Falamos de fogo de rajada, porque Onésimo é uma outra forma de dizer desassossego criativo… 

Pensador livre e frontal, fino observador do real que se lhe oferece em palco, embarcadiço e homem de todos os lugares (“homo errabundus”), mestre da dialética e da ironia, interlocutor precioso e minucioso, conversador inveterado, autor reflexivo e realista, impenitente grafómano em permanente diálogo com o seu tempo, Onésimo é homem pragmático e tem o vírus da escrita e o ouvido afinado pela oralidade.

Atento ao risível das coisas, este professor catedrático, filósofo (aristotélico), ensaísta, cronista e estudioso prossegue uma reflexão cultural e uma teorização estética, dotado que é de um pensamento profundo e acutilante, autor que olha o mundo com uma imensa curiosidade e apetite – o que faz dele um compulsivo contador de histórias. Por isso digo:

Se não fosse o Onésimo…

… os Estudos Portugueses e Brasileiros nas universidades americanas não teriam a dinâmica que têm hoje.

… a expressão L(USA)LÂNDIA não teria sido criada.

… o Atlântico não seria um rio entre a Europa e a América.

…a questão da literatura açoriana não teria ainda sido resolvida.

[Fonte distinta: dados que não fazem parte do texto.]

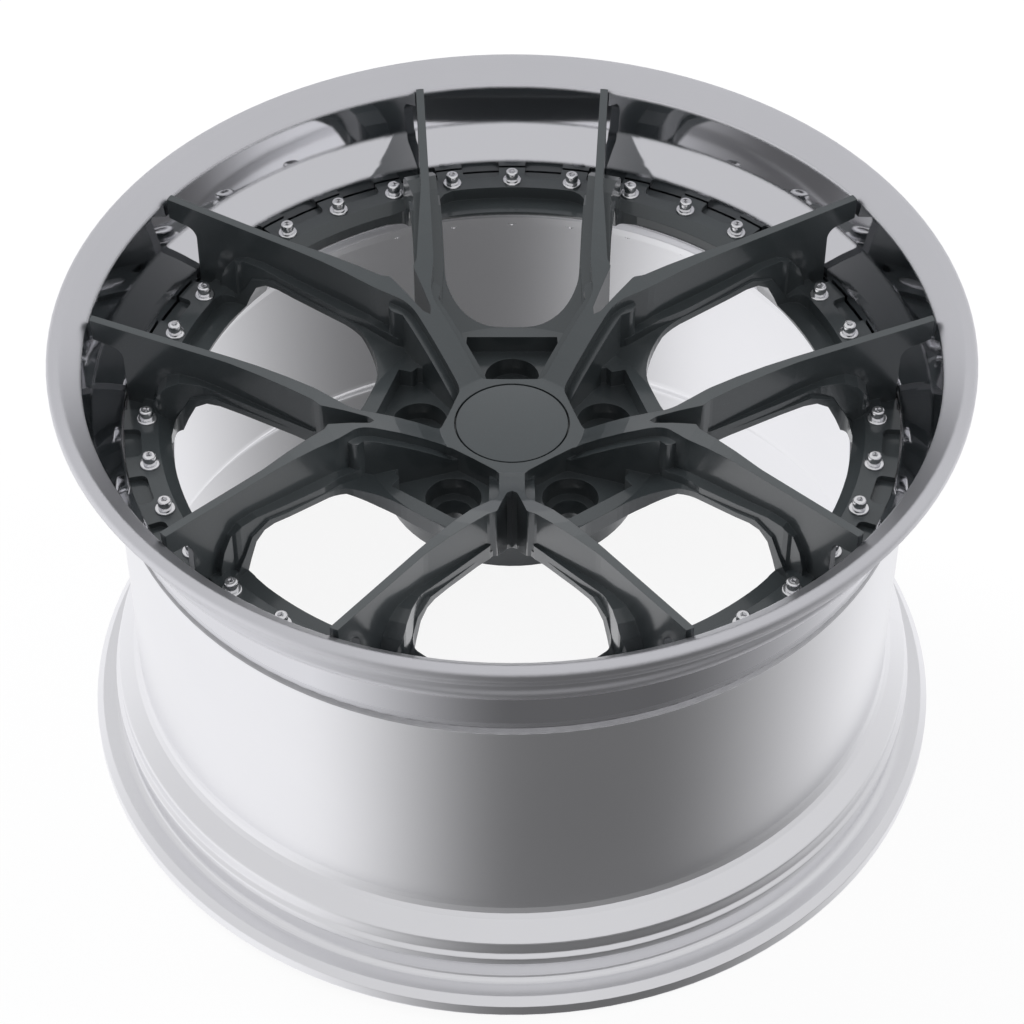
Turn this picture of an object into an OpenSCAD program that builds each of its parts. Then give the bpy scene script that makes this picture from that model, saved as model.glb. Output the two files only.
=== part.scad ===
// Three-piece road wheel that stands on its rear flange, face up.
// The axis is +Z, z = 0 is the rear flange and lengths are in millimetres.

/* [Rim] */
// Diameter of the tyre bead seats
bead_seat_d = 514.4; // [513:0.1:515]
// Width between the two flange faces that hold the tyre
rim_width = 279.4; // [270:0.2:300]
// Height of a flange above its bead seat
flange_h = 17.3; // [16.8:0.1:18]
// Thickness of a flange along the axis
flange_t = 14.55; // [14:0.05:15]
// Depth of the front lip, from its edge down to the bolting face
lip_depth = 64.8; // [64.4:0.1:66]
// Outer diameter of the drop centre
barrel_d = 484; // [483.6:0.1:484.6]
// Wall thickness of the drop centre
barrel_t = 6; // [4.5:0.1:6]
// Diameter of the valve hole
valve_hole_d = 11.3; // [11:0.1:12]

/* [Centre disc] */
// Radius at the tips of the spokes
tip_r = 253.2; // [252.4:0.1:253.4]
// Height of the spoke tips above the bolting face
tip_h = 56.3; // [55:0.1:57]
// Radius of the hollow curve that the face of the disc follows
face_r = 278; // [270:1:290]
// Distance of the hub face below the bolting face
hub_drop = 12.3; // [12:0.1:13]
// Distance of the mounting face below the bolting face
mount_drop = 57; // [54:0.1:62]
// Outer diameter of the disc, where it sits inside the lip
disc_d = 470; // [469:0.1:470.6]
// Thickness of the ring that the assembly bolts clamp
ring_t = 12; // [11:0.1:13]
// Width of a spoke ridge on its top
ridge_w = 5; // [4:0.1:6.5]
// Width of a stem where it leaves the hub
stem_w = 15.2; // [14:0.1:17]
// Depth of the valleys between the stems, below the bolting face
valley_drop = 29; // [27:0.1:31]

/* [Hub] */
// Diameter of the centre bore
hub_bore_d = 72.6; // [70:0.1:74]
// Pitch circle of the wheel bolts
lug_pcd = 120; // [119:0.1:121]
// Diameter of a wheel bolt hole
lug_hole_d = 15; // [13:0.1:16]
// Diameter of the pocket above a wheel bolt seat
lug_pocket_d = 34; // [30:0.5:35]
// Mouth diameter of the conical bolt seat
lug_seat_d = 23; // [20:0.5:25]
// Diameter of the mounting pad
pad_d = 160; // [154:1:164]
// Diameter of the cap
cap_d = 70.4; // [68:0.1:70.8]
// Thickness of the cap's face
cap_t = 5; // [4:0.1:6]

/* [Assembly bolts] */
// Pitch circle of the assembly bolts
bolt_pcd = 442.2; // [441:0.2:444]
// Thread diameter of a bolt
bolt_d = 6; // [5:0.1:6.2]
// Diameter of a bolt head
bolt_head_d = 8.2; // [7.6:0.1:9]
// Height of a bolt head above its washer
bolt_head_h = 6.6; // [5:0.1:8]
// Diameter of a washer
washer_d = 12.4; // [11:0.1:13]
// Thickness of a washer
washer_t = 1.4; // [1:0.1:2]
// Width of a nut across its flats
nut_af = 10; // [9:0.1:10.6]
// Height of a nut
nut_h = 6; // [4:0.1:7]

/* [Hidden] */
$fn = 120;
small_fn = 24;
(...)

…não existiria a Gávea-Brown e José Martins Garcia nunca teria escrito esse admirável livro de poesia que dá pelo título de Temporal.

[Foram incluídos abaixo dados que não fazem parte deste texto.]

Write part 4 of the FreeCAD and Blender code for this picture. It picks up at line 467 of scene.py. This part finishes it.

…Eduardo Lourenço e Eugénio Lisboa teriam menos conhecimentos sobre os Açores.

…desconheceríamos aspetos ligados às vidas e obras de Jorge de Sena, José Rodrigues Miguéis e Eduíno de Jesus.

… não teríamos as traduções para inglês de Pedras Negras, de Dias de Melo, Mau Tempo no Canal, de Vitorino Nemésio,  e A Viagem Possível, de Emanuel Félix. Consequentemente Gregory McNab, Francisco Cota Fagundes e John M. Kinsella teriam sentido menos dores de cabeça, mas os seus currículos ficariam incomparavelmente mais pobres.

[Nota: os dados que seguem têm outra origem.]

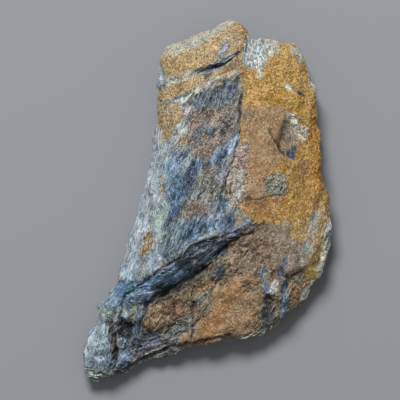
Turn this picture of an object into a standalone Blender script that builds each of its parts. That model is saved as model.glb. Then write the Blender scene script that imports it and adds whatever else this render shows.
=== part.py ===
"""Raw pietersite: one broken slab of fibrous blue and gold rock, lying on its flatter side.

The slab lies with +Z up and +Y along its length. A flat blank is extruded from the plan outline and
remeshed into small even faces. Each point of the blank is then moved to the broken surface above or
below it, the walls are split into thin beds, the skin is furrowed along the fibres, and the patches
that the stone rests on are levelled. Last, the mesh is thinned and centred on the origin.

Plan points are in millimetres from the middle of the outline, and heights are millimetres above the
plane that the stone rests on.
"""

import math

import bpy
import numpy as np
from mathutils import Vector, noise

NAME = "raw_pietersite"
MM = 0.001  # one millimetre in Blender's metres

BLANK_THICKNESS = 20.0
BLANK_FACE = 0.8  # side of the blank's faces, which limits how sharp a ledge can be
STONE_TRIANGLES = 9600

# The edge of the slab seen from above, clockwise from its upper left corner.
OUTLINE = [
    (-12.1, 45.9), (-9.2, 48.0), (-3.3, 49.9), (2.5, 52.4), (6.8, 53.9), (9.4, 54.1),
    (11.5, 51.7), (12.4, 48.6), (14.2, 48.3), (16.0, 48.9), (17.2, 48.0), (20.8, 48.1),
    (26.5, 47.0), (28.1, 43.7), (30.4, 40.4), (31.2, 35.7), (33.0, 33.9), (33.0, 28.4),
    (33.7, 21.2), (34.8, 13.9), (34.6, 6.6), (36.6, 2.3), (37.2, -2.8), (36.6, -11.5),
    (36.3, -18.1), (34.4, -23.2), (32.6, -23.9), (30.8, -29.7), (27.9, -31.9), (22.8, -34.4),
    (21.0, -38.4), (14.1, -40.2), (6.8, -41.7), (-0.4, -43.2), (-7.7, -45.0), (-15.0, -47.9),
    (-20.1, -49.7), (-27.0, -52.2), (-31.0, -53.7), (-33.9, -54.1), (-36.1, -52.6),
    (-37.1, -50.1), (-36.9, -44.2), (-36.1, -39.9), (-33.9, -35.5), (-32.4, -31.2),
    (-30.2, -28.3), (-27.0, -24.6), (-26.9, -21.7), (-24.8, -16.6), (-22.9, -7.9),
    (-20.8, -0.6), (-17.5, 11.0), (-16.1, 16.8), (-15.0, 22.6), (-15.1, 29.0), (-15.3, 32.1),
    (-14.6, 37.2), (-13.7, 42.9),
]

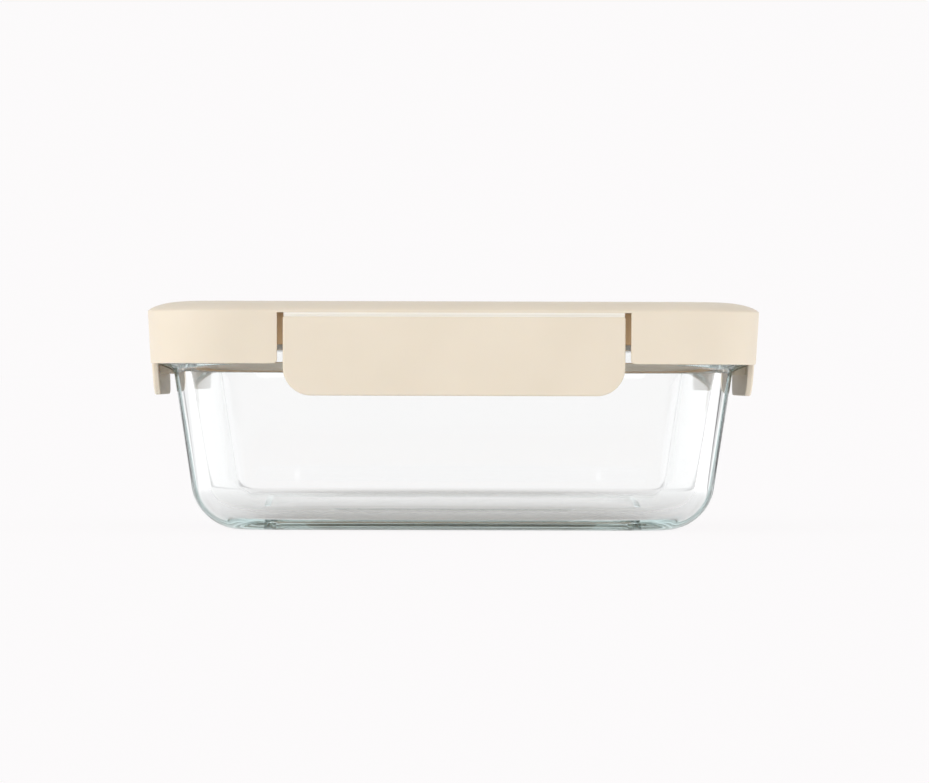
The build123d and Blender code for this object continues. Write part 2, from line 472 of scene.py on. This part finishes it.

… não saberíamos o que são “prosemas”.

… saberíamos menos anedotas.

… as crónicas não seriam “ensaios em mangas de camisa”.

Vem tudo isto a propósito do último livro deste autor, Quando os bobos uivam (Clube do Autor, 2013), trocadilho ao título do romance Quando os lobos uivam, de Aquilino Ribeiro, publicado em 1958.

 A obra reúne quatro estórias que poderiam ser outros tantos guiões cinematográficos – são narrativas muito visuais, apresentadas em forma de um (quase) diário. 

“Story teller”, Onésimo gosta de contar histórias com princípio, meio e fim, escrevendo-as com engenho e arte. E isto num tempo em que os mandarins da lusa literatura querem-nos fazer crer que isto de cronicar e escrever “short stories” é coisa de somenos importância. Já se sabe: o que hoje está a dar é uma literatura da desconstrução, do indizível, da não-história eivada de coisas vagas, difusas e indefinidas, segundo o modelo de António Lobo Antunes, que, nesta matéria, vai fazendo escola junto de uma nova geração de plumitivos que ostentam flores hermenêuticas e brincos semióticos…

Quando os bobos uivam é a prova provada de que é completamente falso esse mito que se instalou na cabeça de muitas e desvairadas gentes e que assim reza: quem escreve difícil é que é profundo. Nada de mais errado.

No livro em apreço, Onésimo, que para cada narrativa se disfarça na pele de outros (e assim baralha deliberadamente os dados), abriu a sua caixa de Pandora e de lá retirou uma série de histórias pessoais que são, afinal, a sua melhor fonte para a ficção. Aliás, ele tem feito da experiência da sua vida vivida uma experiência de arte: “A arte, muitas vezes, não vai além de uma pálida imagem do que a vida é capaz de inventar”, escreve na página 198, o que diz muito da exegese onesiminiana.

Pouco dado a simplificações e a verdades absolutas, Onésimo, que há quatro décadas vive em terras americanas, lança, neste livro, olhares lúcidos e desassombrados sobre a experiencia da diáspora, a identidade e a assimilação de duas culturas diferentes. E isto sem nunca perder de vista o leitor, com quem vai dialogando. De forma omnisciente e autodiegética.

Aqui se cruzam histórias, citações, memórias, peripécias, revisitações, referências, acontecimentos e mundividências – em histórias bem urdidas e carpinteiradas que se leem com infinito prazer. (Embora me custe, não ouso levantar, nesta recensão, nenhum fio da meada, já que o meu propósito é o de aguçar a curiosidade do leitor).

Um outro aspeto caracteriza este açoriano do mundo: “a suprema disponibilidade para servir os outros” (pág. 87). 

Como todos os escritores, Onésimo escreve para lutar contra o esquecimento. E este é um livro imperdível, rico de espessura evocativa e escrito com os olhos da memória.